Mercy, the Nissan GT-R Has Gotten Expensive

Is Godzilla’s latest price increase a bridge too far?

byMax Prince| PUBLISHED Sep 25, 2016 3:34 PM
Mercy, the Nissan GT-R Has Gotten Expensive

The R35 Nissan GT-R, the first generation sold in America, arrived at the L.A. Auto Show nine years ago. The spec (478 hp, 434 lb-ft.) put it squarely in period supercar territory. And the price, under $70,000, had everybody in fits. When the first GT-Rs were delivered to U.S. customers in 2008, they represented the best street car performance value ever.

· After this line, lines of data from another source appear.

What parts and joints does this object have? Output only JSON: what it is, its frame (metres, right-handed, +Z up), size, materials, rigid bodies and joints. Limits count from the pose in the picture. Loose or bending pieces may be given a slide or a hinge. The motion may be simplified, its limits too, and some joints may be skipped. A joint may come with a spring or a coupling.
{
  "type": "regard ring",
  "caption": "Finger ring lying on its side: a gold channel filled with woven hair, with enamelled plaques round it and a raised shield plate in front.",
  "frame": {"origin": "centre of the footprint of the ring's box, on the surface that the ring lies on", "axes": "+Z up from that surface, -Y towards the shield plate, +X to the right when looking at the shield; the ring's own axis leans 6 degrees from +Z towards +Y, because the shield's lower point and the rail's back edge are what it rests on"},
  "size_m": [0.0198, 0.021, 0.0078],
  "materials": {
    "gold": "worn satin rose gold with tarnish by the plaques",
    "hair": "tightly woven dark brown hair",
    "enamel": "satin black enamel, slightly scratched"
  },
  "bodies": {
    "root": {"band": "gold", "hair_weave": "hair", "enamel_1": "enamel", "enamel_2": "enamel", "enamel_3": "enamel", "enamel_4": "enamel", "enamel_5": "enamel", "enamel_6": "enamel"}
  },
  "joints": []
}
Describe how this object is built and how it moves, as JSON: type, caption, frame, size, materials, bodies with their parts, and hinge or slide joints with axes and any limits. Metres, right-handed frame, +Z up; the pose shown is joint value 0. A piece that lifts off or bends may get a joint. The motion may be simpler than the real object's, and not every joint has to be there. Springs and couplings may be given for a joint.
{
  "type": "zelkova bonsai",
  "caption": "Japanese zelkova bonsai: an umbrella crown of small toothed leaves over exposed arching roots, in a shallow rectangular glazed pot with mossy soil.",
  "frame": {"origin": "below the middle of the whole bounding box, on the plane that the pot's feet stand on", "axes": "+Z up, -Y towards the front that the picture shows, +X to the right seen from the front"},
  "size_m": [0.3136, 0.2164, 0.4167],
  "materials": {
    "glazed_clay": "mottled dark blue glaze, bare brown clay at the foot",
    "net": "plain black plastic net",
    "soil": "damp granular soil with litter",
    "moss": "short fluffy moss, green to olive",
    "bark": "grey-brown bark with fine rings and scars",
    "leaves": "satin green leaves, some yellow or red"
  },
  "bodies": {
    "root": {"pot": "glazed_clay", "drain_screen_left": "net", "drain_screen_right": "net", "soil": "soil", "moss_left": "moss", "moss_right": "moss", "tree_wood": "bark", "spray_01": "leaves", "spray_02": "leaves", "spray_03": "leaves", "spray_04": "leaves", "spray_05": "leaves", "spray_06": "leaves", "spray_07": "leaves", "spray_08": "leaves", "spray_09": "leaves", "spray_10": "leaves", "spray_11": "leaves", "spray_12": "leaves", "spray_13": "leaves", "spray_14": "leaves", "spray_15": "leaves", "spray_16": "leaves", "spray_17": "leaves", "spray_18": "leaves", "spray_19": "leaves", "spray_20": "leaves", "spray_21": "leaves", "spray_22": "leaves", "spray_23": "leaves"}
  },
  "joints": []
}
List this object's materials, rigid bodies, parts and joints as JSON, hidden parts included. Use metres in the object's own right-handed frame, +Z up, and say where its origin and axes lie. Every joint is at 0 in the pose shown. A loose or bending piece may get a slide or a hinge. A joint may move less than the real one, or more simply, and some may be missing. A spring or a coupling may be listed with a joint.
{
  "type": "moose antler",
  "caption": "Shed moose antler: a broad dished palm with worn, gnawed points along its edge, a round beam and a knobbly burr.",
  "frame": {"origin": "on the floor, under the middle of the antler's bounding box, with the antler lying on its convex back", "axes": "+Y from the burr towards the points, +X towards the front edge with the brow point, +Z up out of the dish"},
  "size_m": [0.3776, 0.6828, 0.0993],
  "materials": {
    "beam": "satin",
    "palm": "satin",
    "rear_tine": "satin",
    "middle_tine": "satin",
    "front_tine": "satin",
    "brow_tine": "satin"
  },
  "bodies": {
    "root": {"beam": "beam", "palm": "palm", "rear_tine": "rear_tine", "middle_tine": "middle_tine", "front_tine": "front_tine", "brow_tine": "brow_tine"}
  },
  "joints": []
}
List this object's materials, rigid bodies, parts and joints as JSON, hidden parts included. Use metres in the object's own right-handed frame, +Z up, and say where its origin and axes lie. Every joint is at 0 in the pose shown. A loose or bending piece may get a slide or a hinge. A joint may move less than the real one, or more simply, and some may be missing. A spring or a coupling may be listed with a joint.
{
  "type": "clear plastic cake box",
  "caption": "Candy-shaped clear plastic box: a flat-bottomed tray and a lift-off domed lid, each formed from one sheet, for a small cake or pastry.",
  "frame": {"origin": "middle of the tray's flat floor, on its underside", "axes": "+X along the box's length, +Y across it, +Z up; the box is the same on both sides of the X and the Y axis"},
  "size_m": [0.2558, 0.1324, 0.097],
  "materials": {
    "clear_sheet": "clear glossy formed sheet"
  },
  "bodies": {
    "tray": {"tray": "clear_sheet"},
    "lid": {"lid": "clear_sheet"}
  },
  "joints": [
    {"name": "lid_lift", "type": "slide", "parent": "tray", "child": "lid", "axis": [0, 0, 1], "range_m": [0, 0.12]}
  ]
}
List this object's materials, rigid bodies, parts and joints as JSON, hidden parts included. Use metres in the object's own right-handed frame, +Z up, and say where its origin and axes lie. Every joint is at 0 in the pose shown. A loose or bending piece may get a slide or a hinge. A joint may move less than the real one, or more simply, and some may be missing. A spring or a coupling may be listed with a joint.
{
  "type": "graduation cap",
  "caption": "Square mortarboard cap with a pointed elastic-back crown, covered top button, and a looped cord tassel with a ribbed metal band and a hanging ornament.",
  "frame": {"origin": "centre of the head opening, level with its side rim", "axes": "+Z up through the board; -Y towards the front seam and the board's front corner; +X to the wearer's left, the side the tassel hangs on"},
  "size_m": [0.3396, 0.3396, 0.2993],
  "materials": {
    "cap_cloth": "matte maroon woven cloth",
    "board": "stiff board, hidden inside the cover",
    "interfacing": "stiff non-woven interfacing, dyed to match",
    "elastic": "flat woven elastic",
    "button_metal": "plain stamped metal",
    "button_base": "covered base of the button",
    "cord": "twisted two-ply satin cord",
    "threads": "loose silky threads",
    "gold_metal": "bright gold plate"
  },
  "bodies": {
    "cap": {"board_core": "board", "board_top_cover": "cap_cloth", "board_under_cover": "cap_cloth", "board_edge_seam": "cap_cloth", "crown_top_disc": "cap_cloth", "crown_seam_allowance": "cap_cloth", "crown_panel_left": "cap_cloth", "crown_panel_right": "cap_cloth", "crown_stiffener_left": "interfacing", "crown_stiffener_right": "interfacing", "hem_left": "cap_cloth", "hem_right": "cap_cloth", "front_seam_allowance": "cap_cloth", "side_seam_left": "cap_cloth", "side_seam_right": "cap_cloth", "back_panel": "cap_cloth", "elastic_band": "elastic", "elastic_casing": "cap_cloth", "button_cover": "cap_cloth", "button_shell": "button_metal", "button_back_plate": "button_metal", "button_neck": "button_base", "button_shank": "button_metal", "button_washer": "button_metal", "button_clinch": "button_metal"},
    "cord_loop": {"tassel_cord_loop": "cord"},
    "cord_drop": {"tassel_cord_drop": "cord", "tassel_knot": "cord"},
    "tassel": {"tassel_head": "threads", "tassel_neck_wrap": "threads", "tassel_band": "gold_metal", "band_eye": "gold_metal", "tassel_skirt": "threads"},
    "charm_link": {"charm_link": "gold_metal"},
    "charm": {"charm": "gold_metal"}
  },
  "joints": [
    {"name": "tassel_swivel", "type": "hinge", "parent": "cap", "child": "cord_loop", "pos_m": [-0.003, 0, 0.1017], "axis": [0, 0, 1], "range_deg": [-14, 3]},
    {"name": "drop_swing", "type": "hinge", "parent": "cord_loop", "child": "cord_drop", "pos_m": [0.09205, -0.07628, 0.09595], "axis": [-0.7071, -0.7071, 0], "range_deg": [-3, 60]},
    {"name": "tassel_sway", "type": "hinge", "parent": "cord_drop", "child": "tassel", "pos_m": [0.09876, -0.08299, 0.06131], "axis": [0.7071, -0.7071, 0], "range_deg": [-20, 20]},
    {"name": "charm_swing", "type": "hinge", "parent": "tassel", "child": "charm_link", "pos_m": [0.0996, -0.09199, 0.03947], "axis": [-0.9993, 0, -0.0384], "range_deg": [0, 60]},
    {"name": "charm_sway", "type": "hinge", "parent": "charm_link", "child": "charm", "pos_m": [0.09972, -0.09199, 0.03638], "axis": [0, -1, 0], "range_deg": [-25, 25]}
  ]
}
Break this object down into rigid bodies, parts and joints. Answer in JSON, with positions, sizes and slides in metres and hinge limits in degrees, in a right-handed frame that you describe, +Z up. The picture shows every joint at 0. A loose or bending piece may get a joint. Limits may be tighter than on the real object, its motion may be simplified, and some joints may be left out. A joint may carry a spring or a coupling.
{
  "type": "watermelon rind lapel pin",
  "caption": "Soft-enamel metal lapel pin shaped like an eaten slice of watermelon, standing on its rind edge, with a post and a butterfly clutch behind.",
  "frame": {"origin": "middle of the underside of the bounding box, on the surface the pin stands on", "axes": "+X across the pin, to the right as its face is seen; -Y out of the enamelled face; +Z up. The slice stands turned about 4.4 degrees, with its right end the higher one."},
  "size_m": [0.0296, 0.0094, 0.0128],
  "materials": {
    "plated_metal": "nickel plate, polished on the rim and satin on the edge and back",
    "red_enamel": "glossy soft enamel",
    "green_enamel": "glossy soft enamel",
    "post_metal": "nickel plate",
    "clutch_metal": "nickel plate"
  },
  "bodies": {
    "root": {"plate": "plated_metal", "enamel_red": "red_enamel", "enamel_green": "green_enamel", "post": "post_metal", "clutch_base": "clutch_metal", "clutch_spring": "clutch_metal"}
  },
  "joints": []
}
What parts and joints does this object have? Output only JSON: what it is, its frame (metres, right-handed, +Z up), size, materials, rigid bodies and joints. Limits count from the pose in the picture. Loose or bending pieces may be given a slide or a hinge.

Today? Maybe not so much. The base model R35 GT-R is up to $111,585, an $8,220 bump versus last year. Having driven that car, I’d say it’s probably a fair difference. But now Nissan has announced pricing for the 2017 GT-R NISMO, and it’s… well, it’s $176,585. That’s an incredible $25,000 increase over last year’s NISMO model. Twenty-five grand. And it’s not like the car’s has been overhauled: The new NISMO gets the same updates as the base model (refreshed interior, gearbox tweaks, suspension tuning) plus revised aero. But the hardware is unchanged; while the base car gets an extra 20 hp, the NISMO’s drivetrain hasn’t been touched. And, with this price hike, Nissan’s flagship finds itself in dangerous waters. The McLaren 570S ($184,900) and Porsche 911 Turbo S ($188,100) are both newer, nicer, and exotic in the traditional sense. The Audi R8 V10 Plus ($189,900) is some 300 lbs lighter than the NISMO and makes 10 hp more.

Of course, people who buy GT-Rs want a GT-R. An official Nissan spokesperson told me 63 percent of customers don’t test drive anything else. Compare that to clientele for the R8 (46 percent) and 911 Turbo (55 percent). Basically, Nissan won’t struggle in selling the NISMO, regardless of cost. Because fanboy. But consider this an interment of the badge’s underdog mythos.

In 2008, the GT-R was a supercar slayer. Now, with a $112k floor and $176k ceiling, it’s just a supercar.